■ Exercise description ■
Drop every picture, then transcribe the remaining data exactly.

* Begin Data entries *

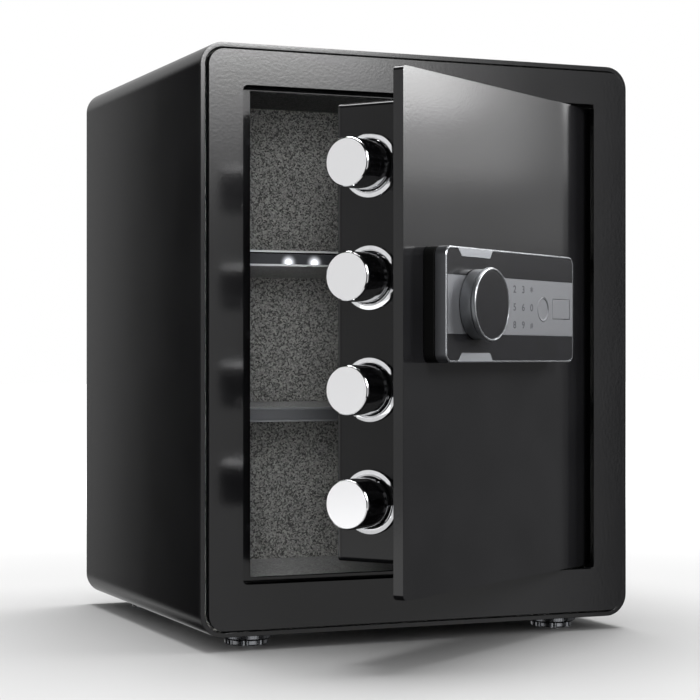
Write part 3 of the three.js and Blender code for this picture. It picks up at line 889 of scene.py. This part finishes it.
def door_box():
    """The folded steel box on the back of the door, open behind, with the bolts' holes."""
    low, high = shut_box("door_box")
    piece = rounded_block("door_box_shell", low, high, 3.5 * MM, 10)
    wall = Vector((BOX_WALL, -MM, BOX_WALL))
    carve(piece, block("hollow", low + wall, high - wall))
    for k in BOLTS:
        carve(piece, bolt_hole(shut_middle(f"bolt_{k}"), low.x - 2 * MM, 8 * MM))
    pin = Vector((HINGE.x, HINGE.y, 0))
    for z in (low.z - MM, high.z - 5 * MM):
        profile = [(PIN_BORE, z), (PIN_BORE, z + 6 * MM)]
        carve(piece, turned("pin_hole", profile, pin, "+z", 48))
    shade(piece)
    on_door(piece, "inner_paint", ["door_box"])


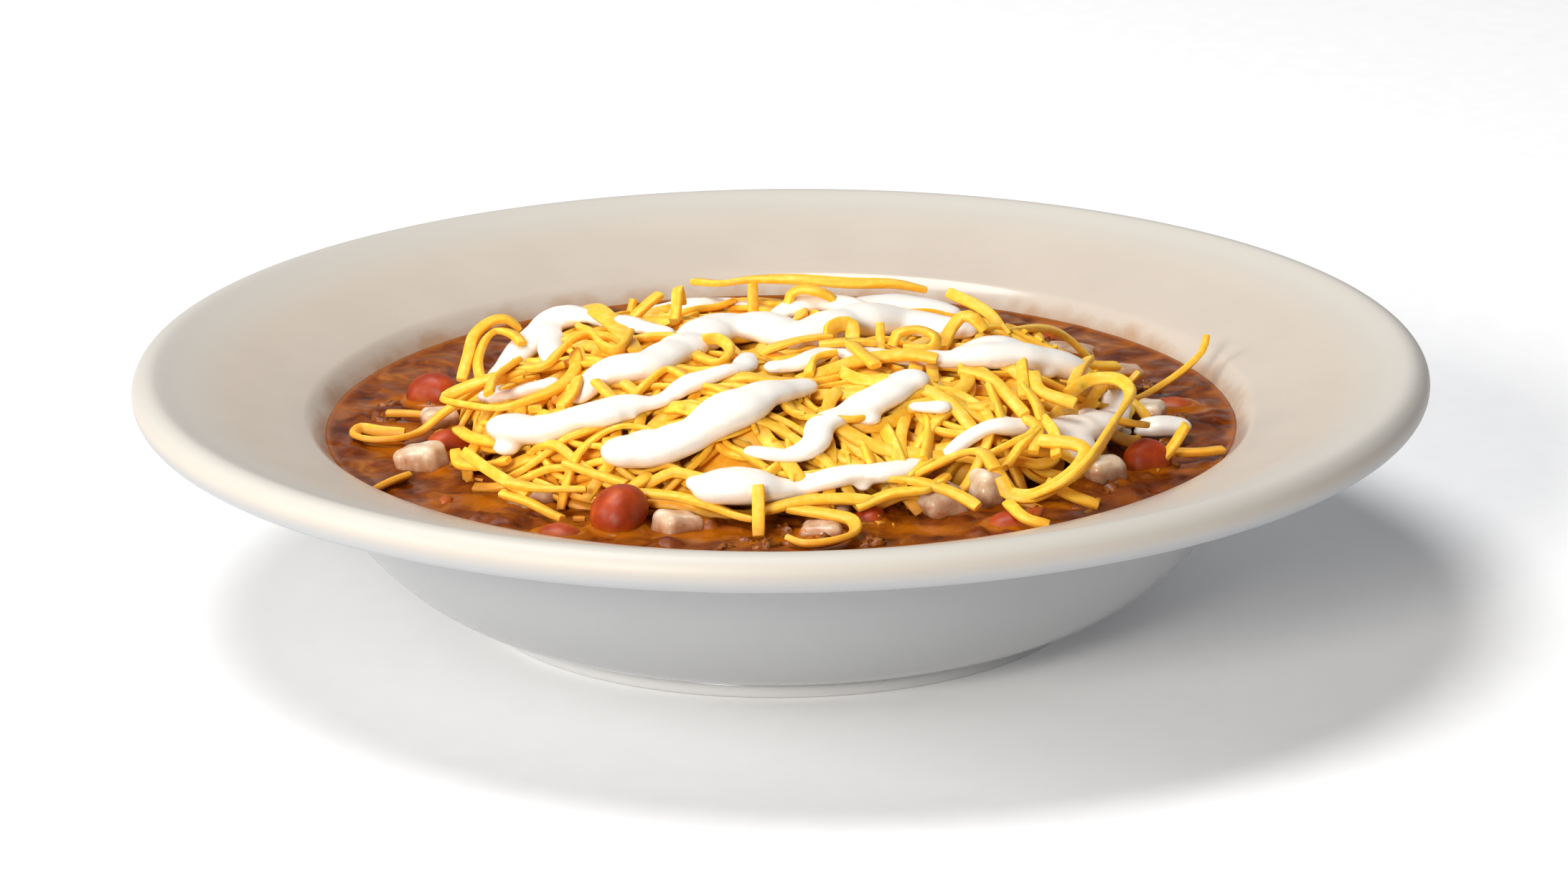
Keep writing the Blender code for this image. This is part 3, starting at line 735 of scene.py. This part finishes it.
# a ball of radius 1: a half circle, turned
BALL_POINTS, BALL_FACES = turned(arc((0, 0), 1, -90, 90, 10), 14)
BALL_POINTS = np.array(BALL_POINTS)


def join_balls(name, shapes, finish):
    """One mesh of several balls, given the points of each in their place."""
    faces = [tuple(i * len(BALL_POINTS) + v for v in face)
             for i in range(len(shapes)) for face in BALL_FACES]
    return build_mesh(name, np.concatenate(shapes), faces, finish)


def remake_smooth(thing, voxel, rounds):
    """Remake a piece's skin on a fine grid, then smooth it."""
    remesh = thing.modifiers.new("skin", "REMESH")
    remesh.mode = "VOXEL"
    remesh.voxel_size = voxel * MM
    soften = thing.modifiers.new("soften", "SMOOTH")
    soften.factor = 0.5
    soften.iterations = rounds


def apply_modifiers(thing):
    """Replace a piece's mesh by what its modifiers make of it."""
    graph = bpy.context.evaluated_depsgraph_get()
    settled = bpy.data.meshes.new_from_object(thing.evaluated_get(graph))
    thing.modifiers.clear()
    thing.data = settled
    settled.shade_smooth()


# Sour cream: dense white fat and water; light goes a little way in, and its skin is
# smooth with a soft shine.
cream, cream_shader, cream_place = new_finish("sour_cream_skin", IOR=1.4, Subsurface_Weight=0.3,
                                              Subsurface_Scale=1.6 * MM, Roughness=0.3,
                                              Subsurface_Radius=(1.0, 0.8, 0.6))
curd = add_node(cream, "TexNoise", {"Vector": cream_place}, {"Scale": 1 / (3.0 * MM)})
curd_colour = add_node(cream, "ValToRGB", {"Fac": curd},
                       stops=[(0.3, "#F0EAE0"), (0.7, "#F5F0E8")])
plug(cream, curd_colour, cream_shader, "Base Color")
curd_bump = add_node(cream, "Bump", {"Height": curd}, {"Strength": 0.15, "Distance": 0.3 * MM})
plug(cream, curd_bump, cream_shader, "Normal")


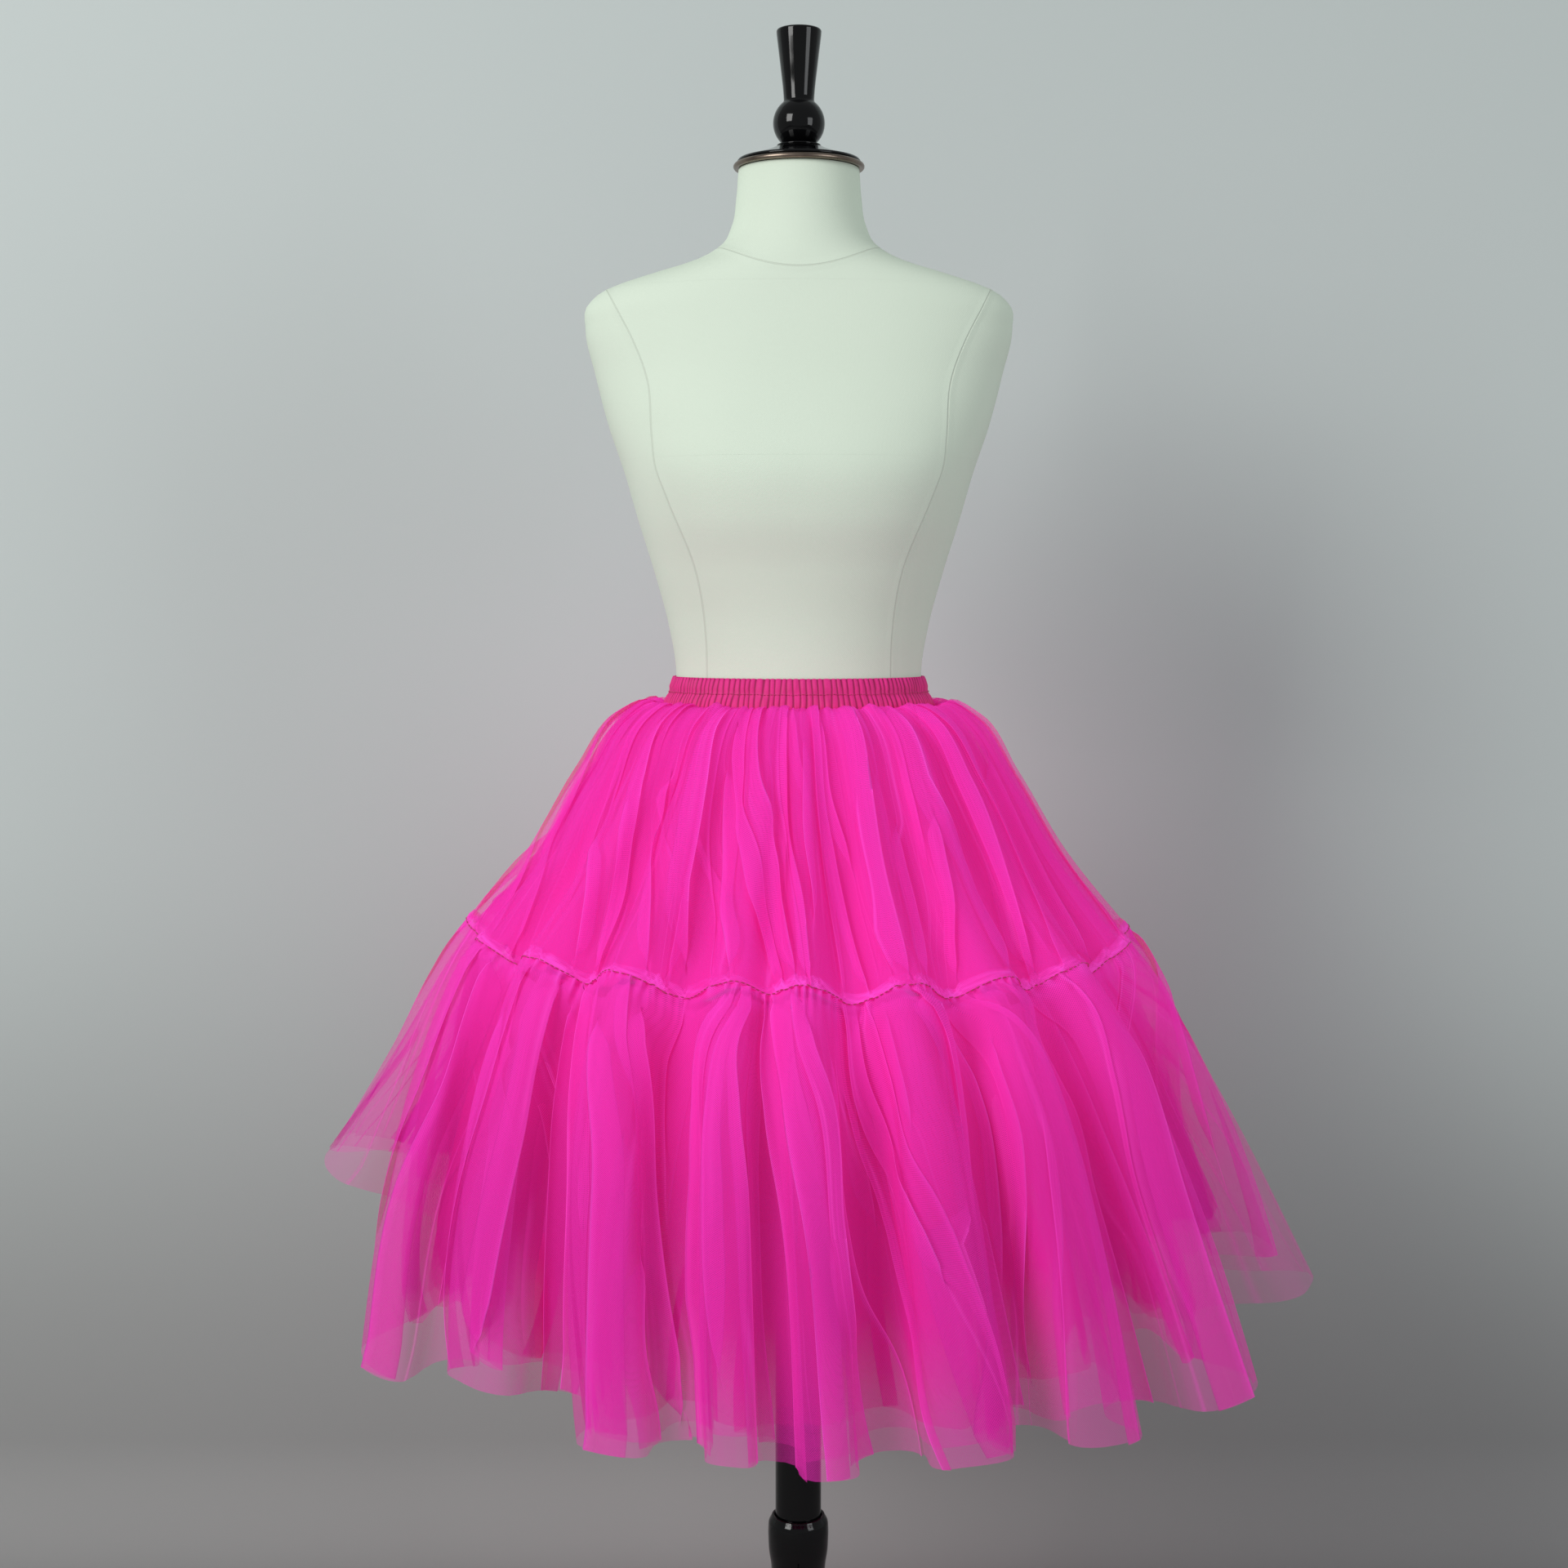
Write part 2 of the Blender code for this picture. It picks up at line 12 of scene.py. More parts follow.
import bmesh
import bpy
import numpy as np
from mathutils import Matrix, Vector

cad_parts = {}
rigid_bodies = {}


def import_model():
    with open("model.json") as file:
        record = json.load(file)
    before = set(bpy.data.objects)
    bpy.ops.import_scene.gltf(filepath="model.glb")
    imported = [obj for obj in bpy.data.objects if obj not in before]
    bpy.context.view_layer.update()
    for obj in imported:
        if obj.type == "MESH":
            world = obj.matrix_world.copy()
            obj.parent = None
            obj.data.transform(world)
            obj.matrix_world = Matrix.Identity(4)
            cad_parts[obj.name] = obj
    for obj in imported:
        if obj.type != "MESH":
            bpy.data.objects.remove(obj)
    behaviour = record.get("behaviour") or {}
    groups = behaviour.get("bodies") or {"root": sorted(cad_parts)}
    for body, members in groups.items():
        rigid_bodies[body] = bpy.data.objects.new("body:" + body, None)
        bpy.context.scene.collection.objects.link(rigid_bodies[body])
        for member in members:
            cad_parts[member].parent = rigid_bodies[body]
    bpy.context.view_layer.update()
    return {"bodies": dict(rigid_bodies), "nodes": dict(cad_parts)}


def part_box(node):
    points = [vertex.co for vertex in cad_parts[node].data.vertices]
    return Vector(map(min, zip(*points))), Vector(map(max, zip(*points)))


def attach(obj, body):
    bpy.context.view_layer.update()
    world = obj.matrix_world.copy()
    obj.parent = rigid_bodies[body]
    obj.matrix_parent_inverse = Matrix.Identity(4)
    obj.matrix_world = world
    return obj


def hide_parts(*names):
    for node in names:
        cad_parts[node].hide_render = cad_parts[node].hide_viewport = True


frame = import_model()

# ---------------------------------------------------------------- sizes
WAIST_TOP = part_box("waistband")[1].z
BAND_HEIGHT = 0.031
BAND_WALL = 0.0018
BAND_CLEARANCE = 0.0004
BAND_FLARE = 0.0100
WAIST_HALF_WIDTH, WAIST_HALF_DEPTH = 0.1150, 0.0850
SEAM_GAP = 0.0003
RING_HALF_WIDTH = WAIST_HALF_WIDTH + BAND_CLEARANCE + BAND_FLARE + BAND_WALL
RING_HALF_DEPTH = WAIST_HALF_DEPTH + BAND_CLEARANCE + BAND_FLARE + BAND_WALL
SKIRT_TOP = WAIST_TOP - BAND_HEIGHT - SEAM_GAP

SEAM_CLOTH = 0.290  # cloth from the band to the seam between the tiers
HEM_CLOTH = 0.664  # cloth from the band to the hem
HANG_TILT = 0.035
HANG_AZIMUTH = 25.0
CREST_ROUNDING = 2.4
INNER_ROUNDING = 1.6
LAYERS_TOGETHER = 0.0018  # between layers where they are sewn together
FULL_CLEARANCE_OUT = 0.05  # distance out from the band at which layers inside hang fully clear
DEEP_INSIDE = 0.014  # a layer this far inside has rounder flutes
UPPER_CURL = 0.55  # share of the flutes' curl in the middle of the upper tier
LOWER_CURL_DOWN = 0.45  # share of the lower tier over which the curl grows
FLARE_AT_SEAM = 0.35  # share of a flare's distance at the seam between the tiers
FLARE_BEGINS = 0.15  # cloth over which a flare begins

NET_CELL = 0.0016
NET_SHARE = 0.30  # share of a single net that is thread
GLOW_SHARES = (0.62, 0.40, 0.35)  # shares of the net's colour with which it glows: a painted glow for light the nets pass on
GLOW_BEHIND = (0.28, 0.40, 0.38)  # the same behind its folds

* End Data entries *

■ Problem solution ■
Write part 3 of the three.js and Blender code for this picture. It picks up at line 889 of scene.py. This part finishes it.
def door_box():
    """The folded steel box on the back of the door, open behind, with the bolts' holes."""
    low, high = shut_box("door_box")
    piece = rounded_block("door_box_shell", low, high, 3.5 * MM, 10)
    wall = Vector((BOX_WALL, -MM, BOX_WALL))
    carve(piece, block("hollow", low + wall, high - wall))
    for k in BOLTS:
        carve(piece, bolt_hole(shut_middle(f"bolt_{k}"), low.x - 2 * MM, 8 * MM))
    pin = Vector((HINGE.x, HINGE.y, 0))
    for z in (low.z - MM, high.z - 5 * MM):
        profile = [(PIN_BORE, z), (PIN_BORE, z + 6 * MM)]
        carve(piece, turned("pin_hole", profile, pin, "+z", 48))
    shade(piece)
    on_door(piece, "inner_paint", ["door_box"])


Keep writing the Blender code for this image. This is part 3, starting at line 735 of scene.py. This part finishes it.
# a ball of radius 1: a half circle, turned
BALL_POINTS, BALL_FACES = turned(arc((0, 0), 1, -90, 90, 10), 14)
BALL_POINTS = np.array(BALL_POINTS)


def join_balls(name, shapes, finish):
    """One mesh of several balls, given the points of each in their place."""
    faces = [tuple(i * len(BALL_POINTS) + v for v in face)
             for i in range(len(shapes)) for face in BALL_FACES]
    return build_mesh(name, np.concatenate(shapes), faces, finish)


def remake_smooth(thing, voxel, rounds):
    """Remake a piece's skin on a fine grid, then smooth it."""
    remesh = thing.modifiers.new("skin", "REMESH")
    remesh.mode = "VOXEL"
    remesh.voxel_size = voxel * MM
    soften = thing.modifiers.new("soften", "SMOOTH")
    soften.factor = 0.5
    soften.iterations = rounds


def apply_modifiers(thing):
    """Replace a piece's mesh by what its modifiers make of it."""
    graph = bpy.context.evaluated_depsgraph_get()
    settled = bpy.data.meshes.new_from_object(thing.evaluated_get(graph))
    thing.modifiers.clear()
    thing.data = settled
    settled.shade_smooth()


# Sour cream: dense white fat and water; light goes a little way in, and its skin is
# smooth with a soft shine.
cream, cream_shader, cream_place = new_finish("sour_cream_skin", IOR=1.4, Subsurface_Weight=0.3,
                                              Subsurface_Scale=1.6 * MM, Roughness=0.3,
                                              Subsurface_Radius=(1.0, 0.8, 0.6))
curd = add_node(cream, "TexNoise", {"Vector": cream_place}, {"Scale": 1 / (3.0 * MM)})
curd_colour = add_node(cream, "ValToRGB", {"Fac": curd},
                       stops=[(0.3, "#F0EAE0"), (0.7, "#F5F0E8")])
plug(cream, curd_colour, cream_shader, "Base Color")
curd_bump = add_node(cream, "Bump", {"Height": curd}, {"Strength": 0.15, "Distance": 0.3 * MM})
plug(cream, curd_bump, cream_shader, "Normal")


Write part 2 of the Blender code for this picture. It picks up at line 12 of scene.py. More parts follow.
import bmesh
import bpy
import numpy as np
from mathutils import Matrix, Vector

cad_parts = {}
rigid_bodies = {}


def import_model():
    with open("model.json") as file:
        record = json.load(file)
    before = set(bpy.data.objects)
    bpy.ops.import_scene.gltf(filepath="model.glb")
    imported = [obj for obj in bpy.data.objects if obj not in before]
    bpy.context.view_layer.update()
    for obj in imported:
        if obj.type == "MESH":
            world = obj.matrix_world.copy()
            obj.parent = None
            obj.data.transform(world)
            obj.matrix_world = Matrix.Identity(4)
            cad_parts[obj.name] = obj
    for obj in imported:
        if obj.type != "MESH":
            bpy.data.objects.remove(obj)
    behaviour = record.get("behaviour") or {}
    groups = behaviour.get("bodies") or {"root": sorted(cad_parts)}
    for body, members in groups.items():
        rigid_bodies[body] = bpy.data.objects.new("body:" + body, None)
        bpy.context.scene.collection.objects.link(rigid_bodies[body])
        for member in members:
            cad_parts[member].parent = rigid_bodies[body]
    bpy.context.view_layer.update()
    return {"bodies": dict(rigid_bodies), "nodes": dict(cad_parts)}


def part_box(node):
    points = [vertex.co for vertex in cad_parts[node].data.vertices]
    return Vector(map(min, zip(*points))), Vector(map(max, zip(*points)))


def attach(obj, body):
    bpy.context.view_layer.update()
    world = obj.matrix_world.copy()
    obj.parent = rigid_bodies[body]
    obj.matrix_parent_inverse = Matrix.Identity(4)
    obj.matrix_world = world
    return obj


def hide_parts(*names):
    for node in names:
        cad_parts[node].hide_render = cad_parts[node].hide_viewport = True


frame = import_model()

# ---------------------------------------------------------------- sizes
WAIST_TOP = part_box("waistband")[1].z
BAND_HEIGHT = 0.031
BAND_WALL = 0.0018
BAND_CLEARANCE = 0.0004
BAND_FLARE = 0.0100
WAIST_HALF_WIDTH, WAIST_HALF_DEPTH = 0.1150, 0.0850
SEAM_GAP = 0.0003
RING_HALF_WIDTH = WAIST_HALF_WIDTH + BAND_CLEARANCE + BAND_FLARE + BAND_WALL
RING_HALF_DEPTH = WAIST_HALF_DEPTH + BAND_CLEARANCE + BAND_FLARE + BAND_WALL
SKIRT_TOP = WAIST_TOP - BAND_HEIGHT - SEAM_GAP

SEAM_CLOTH = 0.290  # cloth from the band to the seam between the tiers
HEM_CLOTH = 0.664  # cloth from the band to the hem
HANG_TILT = 0.035
HANG_AZIMUTH = 25.0
CREST_ROUNDING = 2.4
INNER_ROUNDING = 1.6
LAYERS_TOGETHER = 0.0018  # between layers where they are sewn together
FULL_CLEARANCE_OUT = 0.05  # distance out from the band at which layers inside hang fully clear
DEEP_INSIDE = 0.014  # a layer this far inside has rounder flutes
UPPER_CURL = 0.55  # share of the flutes' curl in the middle of the upper tier
LOWER_CURL_DOWN = 0.45  # share of the lower tier over which the curl grows
FLARE_AT_SEAM = 0.35  # share of a flare's distance at the seam between the tiers
FLARE_BEGINS = 0.15  # cloth over which a flare begins

NET_CELL = 0.0016
NET_SHARE = 0.30  # share of a single net that is thread
GLOW_SHARES = (0.62, 0.40, 0.35)  # shares of the net's colour with which it glows: a painted glow for light the nets pass on
GLOW_BEHIND = (0.28, 0.40, 0.38)  # the same behind its folds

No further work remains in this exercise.